SHORT PROBLEM: Reproduce exactly the lines from the line with "Keep writing the" through the line with "return [in_pump(Part.Vertex(Vector(126.0, 0, 0)), 60.0", both included, and no other lines.

RECORDS FOR THE TASK:
•••••
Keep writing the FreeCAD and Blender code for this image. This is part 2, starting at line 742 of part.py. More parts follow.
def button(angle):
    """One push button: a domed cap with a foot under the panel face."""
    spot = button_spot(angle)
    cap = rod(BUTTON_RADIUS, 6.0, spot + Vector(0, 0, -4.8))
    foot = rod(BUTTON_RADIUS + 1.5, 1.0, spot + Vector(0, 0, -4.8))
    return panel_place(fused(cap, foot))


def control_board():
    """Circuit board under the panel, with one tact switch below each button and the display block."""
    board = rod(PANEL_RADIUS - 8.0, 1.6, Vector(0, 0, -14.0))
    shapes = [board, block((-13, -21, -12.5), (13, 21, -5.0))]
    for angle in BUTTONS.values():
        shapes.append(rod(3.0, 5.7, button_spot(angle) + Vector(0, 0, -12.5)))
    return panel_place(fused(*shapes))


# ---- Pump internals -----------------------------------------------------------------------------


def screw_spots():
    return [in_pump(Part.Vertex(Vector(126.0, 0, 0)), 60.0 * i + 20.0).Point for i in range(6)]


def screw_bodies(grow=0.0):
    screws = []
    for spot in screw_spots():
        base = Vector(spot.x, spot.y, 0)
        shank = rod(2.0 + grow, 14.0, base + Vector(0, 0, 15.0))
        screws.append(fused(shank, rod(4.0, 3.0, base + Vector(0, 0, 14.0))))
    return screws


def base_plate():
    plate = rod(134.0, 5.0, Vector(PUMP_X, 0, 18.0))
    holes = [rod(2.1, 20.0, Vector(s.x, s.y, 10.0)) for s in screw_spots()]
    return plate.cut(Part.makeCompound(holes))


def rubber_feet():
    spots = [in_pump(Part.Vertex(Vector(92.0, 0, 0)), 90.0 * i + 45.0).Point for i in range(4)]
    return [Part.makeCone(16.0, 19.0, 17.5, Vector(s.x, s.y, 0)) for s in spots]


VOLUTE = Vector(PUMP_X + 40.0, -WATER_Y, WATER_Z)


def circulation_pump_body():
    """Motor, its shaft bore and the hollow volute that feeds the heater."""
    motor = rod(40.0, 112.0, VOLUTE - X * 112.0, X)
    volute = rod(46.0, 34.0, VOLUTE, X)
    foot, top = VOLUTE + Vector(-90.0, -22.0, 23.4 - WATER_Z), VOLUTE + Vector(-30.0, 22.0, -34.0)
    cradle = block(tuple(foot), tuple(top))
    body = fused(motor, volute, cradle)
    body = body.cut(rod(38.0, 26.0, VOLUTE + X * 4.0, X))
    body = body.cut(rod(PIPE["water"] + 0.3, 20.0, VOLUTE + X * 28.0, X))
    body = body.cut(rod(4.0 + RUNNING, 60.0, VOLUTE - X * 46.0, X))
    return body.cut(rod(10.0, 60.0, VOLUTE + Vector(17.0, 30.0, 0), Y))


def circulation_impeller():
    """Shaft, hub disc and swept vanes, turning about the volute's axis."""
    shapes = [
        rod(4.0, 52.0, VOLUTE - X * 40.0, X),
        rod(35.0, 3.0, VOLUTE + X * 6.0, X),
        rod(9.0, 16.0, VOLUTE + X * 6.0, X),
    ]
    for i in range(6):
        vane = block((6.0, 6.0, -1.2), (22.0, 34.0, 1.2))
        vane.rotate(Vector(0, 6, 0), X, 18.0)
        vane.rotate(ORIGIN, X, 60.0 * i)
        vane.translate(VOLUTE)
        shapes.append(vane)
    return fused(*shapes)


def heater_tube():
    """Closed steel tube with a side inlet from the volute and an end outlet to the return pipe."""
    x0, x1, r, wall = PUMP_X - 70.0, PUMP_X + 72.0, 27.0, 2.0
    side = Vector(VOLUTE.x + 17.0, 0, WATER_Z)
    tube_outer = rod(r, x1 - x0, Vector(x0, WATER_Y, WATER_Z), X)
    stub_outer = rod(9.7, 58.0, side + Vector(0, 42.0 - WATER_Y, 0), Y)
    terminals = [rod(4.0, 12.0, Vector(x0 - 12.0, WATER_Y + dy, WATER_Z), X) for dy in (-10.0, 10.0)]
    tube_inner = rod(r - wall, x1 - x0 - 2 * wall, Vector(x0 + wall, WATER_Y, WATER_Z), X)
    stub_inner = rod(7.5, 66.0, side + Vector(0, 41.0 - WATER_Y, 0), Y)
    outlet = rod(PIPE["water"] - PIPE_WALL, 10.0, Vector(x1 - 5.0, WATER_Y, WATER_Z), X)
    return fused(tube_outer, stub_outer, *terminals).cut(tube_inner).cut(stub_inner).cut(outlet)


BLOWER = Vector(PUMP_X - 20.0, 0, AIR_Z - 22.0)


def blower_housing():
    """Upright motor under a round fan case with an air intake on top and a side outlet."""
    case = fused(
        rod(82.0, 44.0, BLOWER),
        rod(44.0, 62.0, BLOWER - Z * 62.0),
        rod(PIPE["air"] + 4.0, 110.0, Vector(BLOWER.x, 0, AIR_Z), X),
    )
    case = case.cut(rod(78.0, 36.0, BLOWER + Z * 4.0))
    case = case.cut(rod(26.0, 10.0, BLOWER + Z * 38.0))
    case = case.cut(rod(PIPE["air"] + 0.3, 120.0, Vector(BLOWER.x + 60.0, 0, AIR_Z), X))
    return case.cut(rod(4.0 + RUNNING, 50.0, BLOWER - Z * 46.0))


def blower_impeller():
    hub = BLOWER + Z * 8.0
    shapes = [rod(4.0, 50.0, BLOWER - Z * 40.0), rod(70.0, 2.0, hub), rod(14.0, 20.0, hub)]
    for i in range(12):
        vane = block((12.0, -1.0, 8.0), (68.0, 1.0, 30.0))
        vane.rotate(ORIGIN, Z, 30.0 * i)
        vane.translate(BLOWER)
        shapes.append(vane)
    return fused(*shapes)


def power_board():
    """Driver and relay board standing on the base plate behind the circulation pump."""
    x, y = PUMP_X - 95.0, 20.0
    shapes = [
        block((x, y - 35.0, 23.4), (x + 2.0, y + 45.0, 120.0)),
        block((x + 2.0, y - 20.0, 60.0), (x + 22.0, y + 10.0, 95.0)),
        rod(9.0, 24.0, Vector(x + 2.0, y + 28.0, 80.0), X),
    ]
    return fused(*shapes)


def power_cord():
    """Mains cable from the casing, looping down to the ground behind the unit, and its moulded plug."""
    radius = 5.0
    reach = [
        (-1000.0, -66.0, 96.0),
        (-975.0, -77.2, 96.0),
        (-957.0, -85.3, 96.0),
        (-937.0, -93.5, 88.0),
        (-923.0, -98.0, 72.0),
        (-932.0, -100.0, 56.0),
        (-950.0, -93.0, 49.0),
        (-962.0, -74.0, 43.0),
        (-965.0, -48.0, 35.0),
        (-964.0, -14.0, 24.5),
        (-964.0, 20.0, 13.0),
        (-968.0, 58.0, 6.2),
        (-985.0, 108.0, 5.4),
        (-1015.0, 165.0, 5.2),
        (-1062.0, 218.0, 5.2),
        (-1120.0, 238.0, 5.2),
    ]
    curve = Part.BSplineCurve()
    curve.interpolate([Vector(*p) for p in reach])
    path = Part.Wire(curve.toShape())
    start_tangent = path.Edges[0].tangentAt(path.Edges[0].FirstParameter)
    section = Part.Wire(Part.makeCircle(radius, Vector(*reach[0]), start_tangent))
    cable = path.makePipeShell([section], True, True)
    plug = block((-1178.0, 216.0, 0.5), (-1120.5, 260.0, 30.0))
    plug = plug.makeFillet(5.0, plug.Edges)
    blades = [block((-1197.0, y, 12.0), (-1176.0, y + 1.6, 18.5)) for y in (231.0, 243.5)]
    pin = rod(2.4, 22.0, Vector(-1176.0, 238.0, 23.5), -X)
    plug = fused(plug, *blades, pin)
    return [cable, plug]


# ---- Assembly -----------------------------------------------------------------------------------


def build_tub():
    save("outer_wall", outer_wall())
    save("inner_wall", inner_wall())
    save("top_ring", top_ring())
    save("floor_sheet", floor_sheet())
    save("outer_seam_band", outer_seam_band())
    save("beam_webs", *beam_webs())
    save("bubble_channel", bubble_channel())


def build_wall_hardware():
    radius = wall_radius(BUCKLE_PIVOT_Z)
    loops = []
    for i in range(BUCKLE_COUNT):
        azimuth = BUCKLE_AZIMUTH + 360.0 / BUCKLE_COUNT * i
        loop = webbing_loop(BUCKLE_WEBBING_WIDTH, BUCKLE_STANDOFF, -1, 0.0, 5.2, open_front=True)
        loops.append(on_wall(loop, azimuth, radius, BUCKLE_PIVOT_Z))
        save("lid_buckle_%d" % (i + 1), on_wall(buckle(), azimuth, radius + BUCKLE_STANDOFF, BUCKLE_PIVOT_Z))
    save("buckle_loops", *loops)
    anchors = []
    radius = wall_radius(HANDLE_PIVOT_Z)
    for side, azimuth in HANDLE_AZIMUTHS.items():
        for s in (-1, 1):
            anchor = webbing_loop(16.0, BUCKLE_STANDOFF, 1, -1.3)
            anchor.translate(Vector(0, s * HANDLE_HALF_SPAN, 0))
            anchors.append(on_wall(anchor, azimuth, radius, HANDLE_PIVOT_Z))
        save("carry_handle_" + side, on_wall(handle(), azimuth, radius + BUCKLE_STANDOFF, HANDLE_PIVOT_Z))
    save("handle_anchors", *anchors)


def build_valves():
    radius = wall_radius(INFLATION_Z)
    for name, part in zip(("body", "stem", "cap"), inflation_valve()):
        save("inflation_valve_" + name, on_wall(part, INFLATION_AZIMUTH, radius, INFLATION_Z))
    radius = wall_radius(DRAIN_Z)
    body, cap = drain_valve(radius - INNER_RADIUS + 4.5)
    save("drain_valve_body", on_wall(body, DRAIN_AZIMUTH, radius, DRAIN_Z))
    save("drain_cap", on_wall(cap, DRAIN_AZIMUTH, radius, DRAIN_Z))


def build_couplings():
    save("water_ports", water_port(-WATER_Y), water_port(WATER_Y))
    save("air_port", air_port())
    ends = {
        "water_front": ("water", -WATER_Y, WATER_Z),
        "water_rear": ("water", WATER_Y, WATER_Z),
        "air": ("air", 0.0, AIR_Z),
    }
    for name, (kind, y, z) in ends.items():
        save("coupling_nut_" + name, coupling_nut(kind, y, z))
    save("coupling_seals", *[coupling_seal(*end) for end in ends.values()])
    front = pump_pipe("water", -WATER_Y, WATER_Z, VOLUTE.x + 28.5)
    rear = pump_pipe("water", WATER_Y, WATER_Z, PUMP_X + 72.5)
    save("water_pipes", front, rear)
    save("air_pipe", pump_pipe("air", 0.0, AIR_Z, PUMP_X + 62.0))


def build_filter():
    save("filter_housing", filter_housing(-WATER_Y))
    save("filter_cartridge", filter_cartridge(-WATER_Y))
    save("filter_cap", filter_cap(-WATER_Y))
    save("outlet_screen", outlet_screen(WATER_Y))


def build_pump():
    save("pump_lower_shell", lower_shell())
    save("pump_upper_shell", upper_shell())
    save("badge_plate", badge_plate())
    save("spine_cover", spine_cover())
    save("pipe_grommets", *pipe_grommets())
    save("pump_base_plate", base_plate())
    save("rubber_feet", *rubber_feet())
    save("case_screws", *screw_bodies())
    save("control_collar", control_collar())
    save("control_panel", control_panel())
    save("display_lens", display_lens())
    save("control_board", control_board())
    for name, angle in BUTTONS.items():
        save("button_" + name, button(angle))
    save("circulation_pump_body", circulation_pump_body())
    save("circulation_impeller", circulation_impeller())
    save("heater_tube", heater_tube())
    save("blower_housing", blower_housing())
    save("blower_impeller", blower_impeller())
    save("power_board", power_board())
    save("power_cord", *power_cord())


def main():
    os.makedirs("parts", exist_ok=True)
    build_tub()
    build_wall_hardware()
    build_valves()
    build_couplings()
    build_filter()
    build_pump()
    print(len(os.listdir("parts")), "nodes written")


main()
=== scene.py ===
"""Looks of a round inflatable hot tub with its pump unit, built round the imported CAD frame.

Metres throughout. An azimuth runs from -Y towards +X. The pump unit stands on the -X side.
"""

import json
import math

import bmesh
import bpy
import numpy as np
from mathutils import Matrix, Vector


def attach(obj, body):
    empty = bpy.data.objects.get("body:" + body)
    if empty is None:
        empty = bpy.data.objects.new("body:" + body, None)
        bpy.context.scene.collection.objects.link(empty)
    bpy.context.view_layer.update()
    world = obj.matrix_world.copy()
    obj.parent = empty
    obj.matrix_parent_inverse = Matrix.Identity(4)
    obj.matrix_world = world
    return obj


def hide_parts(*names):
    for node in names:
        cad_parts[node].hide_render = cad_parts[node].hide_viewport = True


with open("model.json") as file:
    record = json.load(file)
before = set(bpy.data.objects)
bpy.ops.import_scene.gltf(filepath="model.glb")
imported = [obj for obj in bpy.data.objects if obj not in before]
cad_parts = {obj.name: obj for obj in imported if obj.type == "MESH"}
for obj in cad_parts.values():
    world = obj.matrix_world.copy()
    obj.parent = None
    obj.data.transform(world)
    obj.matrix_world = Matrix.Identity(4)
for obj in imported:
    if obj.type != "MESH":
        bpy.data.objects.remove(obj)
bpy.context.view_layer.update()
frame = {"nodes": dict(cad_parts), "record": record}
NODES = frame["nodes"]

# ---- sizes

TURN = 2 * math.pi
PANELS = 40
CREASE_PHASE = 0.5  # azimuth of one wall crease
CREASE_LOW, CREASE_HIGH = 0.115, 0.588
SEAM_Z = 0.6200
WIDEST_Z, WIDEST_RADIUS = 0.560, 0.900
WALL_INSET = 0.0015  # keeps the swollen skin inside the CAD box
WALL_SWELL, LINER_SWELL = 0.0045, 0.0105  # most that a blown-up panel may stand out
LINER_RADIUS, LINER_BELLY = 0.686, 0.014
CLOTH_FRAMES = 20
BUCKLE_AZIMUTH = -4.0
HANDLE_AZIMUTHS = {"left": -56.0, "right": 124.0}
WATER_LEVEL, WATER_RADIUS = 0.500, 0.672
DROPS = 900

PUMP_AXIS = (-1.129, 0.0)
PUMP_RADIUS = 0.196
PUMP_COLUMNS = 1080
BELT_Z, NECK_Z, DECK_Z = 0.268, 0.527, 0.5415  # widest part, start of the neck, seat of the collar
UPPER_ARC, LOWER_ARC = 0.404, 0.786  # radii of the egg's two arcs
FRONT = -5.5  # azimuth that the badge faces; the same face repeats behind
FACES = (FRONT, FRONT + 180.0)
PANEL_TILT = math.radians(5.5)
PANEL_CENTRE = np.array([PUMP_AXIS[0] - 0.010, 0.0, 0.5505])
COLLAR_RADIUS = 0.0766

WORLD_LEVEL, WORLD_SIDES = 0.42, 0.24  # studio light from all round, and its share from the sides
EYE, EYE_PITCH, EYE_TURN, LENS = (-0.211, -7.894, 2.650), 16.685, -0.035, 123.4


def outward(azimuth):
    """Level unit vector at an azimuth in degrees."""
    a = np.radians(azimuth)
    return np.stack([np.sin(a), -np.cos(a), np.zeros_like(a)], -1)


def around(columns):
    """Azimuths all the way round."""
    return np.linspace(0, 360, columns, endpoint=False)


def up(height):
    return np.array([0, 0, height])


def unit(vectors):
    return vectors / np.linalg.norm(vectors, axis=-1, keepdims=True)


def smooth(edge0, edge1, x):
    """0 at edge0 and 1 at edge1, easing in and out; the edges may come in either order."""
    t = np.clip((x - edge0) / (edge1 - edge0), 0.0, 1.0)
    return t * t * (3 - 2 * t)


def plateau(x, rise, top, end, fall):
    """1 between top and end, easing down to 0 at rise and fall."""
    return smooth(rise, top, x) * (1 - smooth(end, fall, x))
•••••
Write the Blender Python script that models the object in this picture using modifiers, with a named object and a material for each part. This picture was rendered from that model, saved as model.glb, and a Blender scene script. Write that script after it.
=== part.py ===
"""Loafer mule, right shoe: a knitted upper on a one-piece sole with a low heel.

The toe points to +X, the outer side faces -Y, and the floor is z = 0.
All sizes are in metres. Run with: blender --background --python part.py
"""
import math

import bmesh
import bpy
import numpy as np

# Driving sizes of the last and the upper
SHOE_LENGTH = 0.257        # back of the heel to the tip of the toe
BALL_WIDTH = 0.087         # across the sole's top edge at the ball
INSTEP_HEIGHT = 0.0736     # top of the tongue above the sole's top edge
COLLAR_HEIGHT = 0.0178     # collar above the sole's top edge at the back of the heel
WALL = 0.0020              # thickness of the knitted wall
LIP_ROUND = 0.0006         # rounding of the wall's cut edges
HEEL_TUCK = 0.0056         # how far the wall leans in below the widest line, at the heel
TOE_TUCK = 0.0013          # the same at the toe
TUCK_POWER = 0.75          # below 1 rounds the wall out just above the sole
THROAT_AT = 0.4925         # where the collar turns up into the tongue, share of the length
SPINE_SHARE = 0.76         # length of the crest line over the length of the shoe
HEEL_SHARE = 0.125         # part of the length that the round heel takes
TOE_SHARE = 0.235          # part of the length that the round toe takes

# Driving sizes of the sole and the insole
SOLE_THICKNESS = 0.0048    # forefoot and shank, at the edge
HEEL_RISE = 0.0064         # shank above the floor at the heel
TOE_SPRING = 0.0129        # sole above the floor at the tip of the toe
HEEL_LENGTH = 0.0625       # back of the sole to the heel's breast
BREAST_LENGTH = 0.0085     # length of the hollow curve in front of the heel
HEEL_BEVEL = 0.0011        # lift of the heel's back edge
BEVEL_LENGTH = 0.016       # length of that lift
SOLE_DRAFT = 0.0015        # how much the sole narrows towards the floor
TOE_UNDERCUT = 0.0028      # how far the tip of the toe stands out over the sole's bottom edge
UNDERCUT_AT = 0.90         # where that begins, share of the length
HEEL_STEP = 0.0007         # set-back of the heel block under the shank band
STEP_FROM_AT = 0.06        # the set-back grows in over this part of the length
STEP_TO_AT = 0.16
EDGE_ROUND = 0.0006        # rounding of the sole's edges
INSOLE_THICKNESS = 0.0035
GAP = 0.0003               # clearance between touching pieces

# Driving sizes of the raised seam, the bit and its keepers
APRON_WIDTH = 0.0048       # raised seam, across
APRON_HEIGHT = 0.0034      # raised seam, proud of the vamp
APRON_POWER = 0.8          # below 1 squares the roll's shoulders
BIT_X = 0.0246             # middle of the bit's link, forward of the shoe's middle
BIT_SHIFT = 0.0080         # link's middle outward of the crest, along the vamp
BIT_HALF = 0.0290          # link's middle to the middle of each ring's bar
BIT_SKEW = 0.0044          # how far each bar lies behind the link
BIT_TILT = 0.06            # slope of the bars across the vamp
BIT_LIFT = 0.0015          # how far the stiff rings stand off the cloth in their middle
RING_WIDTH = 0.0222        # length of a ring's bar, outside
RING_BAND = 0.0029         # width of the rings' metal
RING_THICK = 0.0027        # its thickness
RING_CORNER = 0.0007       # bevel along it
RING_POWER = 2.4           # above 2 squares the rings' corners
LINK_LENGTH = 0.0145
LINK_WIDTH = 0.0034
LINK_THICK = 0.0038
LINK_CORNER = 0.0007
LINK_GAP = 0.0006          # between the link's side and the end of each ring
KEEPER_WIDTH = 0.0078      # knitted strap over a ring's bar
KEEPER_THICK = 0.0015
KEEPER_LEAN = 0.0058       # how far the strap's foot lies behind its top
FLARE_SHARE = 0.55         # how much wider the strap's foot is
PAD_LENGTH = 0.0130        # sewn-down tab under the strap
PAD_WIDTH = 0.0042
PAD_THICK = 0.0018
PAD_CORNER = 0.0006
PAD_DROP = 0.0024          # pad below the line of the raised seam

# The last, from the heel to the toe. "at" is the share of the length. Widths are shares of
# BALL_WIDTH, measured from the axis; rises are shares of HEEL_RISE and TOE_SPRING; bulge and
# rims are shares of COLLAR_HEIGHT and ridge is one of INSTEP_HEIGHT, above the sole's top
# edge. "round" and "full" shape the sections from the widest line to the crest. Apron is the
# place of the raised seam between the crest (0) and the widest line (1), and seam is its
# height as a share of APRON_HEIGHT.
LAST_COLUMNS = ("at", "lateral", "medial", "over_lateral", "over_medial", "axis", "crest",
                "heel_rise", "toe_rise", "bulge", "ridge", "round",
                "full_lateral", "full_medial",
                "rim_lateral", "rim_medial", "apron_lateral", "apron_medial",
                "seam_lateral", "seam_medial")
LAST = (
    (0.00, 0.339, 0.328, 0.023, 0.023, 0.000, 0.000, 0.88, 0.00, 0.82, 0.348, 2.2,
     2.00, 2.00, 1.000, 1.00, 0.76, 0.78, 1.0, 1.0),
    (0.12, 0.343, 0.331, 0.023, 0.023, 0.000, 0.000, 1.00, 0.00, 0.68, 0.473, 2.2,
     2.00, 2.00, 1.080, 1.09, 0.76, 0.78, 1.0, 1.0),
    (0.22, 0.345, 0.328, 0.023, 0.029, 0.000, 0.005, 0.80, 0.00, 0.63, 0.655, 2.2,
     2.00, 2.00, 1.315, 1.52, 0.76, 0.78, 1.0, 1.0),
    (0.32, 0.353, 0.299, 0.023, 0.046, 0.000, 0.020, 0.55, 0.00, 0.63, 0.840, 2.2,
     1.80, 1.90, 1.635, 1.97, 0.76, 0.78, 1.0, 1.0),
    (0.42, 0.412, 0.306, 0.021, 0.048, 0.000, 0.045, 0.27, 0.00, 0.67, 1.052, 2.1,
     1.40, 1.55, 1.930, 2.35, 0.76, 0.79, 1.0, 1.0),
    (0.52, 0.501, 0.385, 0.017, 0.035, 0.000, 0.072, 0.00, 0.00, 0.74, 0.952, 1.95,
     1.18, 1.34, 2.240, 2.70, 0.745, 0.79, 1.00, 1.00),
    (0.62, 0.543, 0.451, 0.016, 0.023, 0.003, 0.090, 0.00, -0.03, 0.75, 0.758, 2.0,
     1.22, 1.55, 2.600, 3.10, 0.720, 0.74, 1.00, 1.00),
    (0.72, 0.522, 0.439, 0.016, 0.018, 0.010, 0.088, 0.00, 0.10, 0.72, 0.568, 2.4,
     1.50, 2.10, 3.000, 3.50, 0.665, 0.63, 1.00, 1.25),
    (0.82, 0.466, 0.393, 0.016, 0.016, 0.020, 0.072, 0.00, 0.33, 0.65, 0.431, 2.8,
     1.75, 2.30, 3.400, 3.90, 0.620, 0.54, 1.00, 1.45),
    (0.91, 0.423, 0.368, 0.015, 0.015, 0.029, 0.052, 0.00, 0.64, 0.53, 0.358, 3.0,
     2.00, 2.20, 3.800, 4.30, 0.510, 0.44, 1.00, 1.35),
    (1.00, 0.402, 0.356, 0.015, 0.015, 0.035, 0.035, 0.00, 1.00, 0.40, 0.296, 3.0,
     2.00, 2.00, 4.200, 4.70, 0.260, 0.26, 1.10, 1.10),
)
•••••
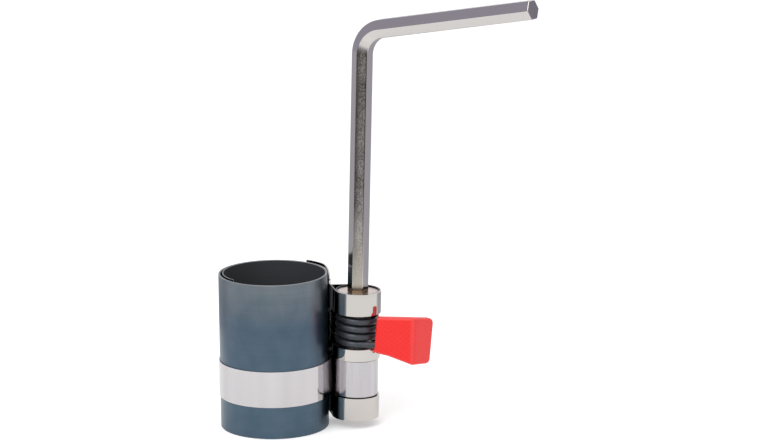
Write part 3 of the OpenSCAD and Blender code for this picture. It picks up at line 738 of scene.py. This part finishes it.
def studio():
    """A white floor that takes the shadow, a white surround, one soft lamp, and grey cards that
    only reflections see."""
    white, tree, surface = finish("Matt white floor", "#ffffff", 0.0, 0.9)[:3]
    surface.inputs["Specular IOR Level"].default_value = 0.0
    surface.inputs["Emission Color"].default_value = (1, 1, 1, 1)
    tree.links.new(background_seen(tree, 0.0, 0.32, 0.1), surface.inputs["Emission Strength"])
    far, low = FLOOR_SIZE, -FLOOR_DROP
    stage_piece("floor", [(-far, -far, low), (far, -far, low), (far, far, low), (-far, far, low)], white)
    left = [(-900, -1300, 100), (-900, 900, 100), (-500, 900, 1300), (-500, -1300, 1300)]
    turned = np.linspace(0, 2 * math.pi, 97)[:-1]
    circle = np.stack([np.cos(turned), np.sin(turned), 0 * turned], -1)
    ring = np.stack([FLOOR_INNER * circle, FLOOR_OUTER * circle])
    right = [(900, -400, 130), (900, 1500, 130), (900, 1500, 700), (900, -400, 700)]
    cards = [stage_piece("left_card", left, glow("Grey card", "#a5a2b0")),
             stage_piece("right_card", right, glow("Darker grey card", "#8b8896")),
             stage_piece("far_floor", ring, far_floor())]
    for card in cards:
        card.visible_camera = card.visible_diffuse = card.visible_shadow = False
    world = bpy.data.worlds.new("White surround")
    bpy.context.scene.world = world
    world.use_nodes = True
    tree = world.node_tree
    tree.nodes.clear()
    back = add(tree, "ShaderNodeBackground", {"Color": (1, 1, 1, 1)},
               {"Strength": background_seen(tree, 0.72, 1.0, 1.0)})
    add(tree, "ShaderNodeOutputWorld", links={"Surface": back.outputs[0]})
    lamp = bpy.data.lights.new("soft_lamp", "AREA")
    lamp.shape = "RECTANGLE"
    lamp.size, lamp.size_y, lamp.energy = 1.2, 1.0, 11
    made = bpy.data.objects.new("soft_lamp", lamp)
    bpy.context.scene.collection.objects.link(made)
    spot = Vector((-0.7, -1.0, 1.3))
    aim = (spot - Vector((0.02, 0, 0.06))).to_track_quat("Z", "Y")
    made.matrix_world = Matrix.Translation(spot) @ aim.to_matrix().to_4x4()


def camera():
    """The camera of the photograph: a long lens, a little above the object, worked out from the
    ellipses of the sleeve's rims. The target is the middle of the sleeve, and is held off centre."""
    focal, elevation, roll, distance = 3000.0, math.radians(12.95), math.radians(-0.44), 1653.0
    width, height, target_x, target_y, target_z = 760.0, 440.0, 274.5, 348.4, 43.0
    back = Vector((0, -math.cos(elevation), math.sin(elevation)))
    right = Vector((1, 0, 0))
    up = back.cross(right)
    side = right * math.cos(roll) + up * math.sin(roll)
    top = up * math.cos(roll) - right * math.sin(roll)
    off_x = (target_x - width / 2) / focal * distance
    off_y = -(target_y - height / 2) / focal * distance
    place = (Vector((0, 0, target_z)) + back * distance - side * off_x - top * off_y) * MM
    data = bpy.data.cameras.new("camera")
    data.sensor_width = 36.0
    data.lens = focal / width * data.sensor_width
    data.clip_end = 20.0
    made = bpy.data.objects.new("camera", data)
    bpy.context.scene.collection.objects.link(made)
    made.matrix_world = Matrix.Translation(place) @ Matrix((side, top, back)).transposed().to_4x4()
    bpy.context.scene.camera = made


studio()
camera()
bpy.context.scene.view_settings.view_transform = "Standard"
•••••
THE ANSWER:
Keep writing the FreeCAD and Blender code for this image. This is part 2, starting at line 742 of part.py. More parts follow.
def button(angle):
    """One push button: a domed cap with a foot under the panel face."""
    spot = button_spot(angle)
    cap = rod(BUTTON_RADIUS, 6.0, spot + Vector(0, 0, -4.8))
    foot = rod(BUTTON_RADIUS + 1.5, 1.0, spot + Vector(0, 0, -4.8))
    return panel_place(fused(cap, foot))


def control_board():
    """Circuit board under the panel, with one tact switch below each button and the display block."""
    board = rod(PANEL_RADIUS - 8.0, 1.6, Vector(0, 0, -14.0))
    shapes = [board, block((-13, -21, -12.5), (13, 21, -5.0))]
    for angle in BUTTONS.values():
        shapes.append(rod(3.0, 5.7, button_spot(angle) + Vector(0, 0, -12.5)))
    return panel_place(fused(*shapes))


# ---- Pump internals -----------------------------------------------------------------------------


def screw_spots():
    return [in_pump(Part.Vertex(Vector(126.0, 0, 0)), 60.0 * i + 20.0).Point for i in range(6)]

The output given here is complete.